Here is where work is taking place today, although this image is from a couple of days ago.  The reddish area under the iron gate is grouted and a small part of the area with the glass horseshoes.  In an earlier post, I stated that the pool wall area was a sort of sketchbook;  the deck is turning out to be much the same.  There are natural dividers in the deck created when it was poured and I seem to be relating to those separations as different canvases.

I am interested in reflecting the plants in the gardens around the deck in the tile compositions.  A goal as well is to use the same grout in the different tile compositions and to unify contrasting patterns.  In the case of the horseshoe area,  would that big space be more interesting with subtly different grout colors used within it? But my major interest is, and one that has not been accomplished yet,  is the idea of “approximation” (my term).  I want to make mosaics look more like paintings and not be as static as they usually are with grout color not being local to a shape.  I want grout color to kind of  “shadow” a shape, but not define it.  I want the shapes to look like ghosts.

Above is the plant and the image on the deck, without grout.

This morning this leaf was grouted with color used elsewhere.  I did not try to get this color grout in every space at the perimeter of the leaf.  I want to let another color “play” on that edge and let the shape look more approximated and painterly.  We’ll see how that works.
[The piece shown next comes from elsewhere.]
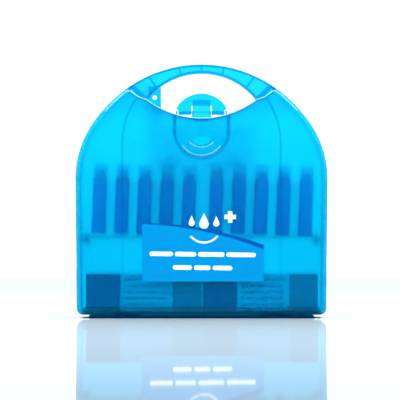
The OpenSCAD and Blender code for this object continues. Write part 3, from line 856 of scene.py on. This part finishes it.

The image above records today’s grouting and also other elements that are used to relate different compositions together:  the red pieces within the horseshoes on the left, and the occurrence of larger differently colored shapes in the composition.  Not taking the grout used today all the way to the perimeter of the pool,   I am going to leave that vacant for a while and think about one unique color to circle the pool only.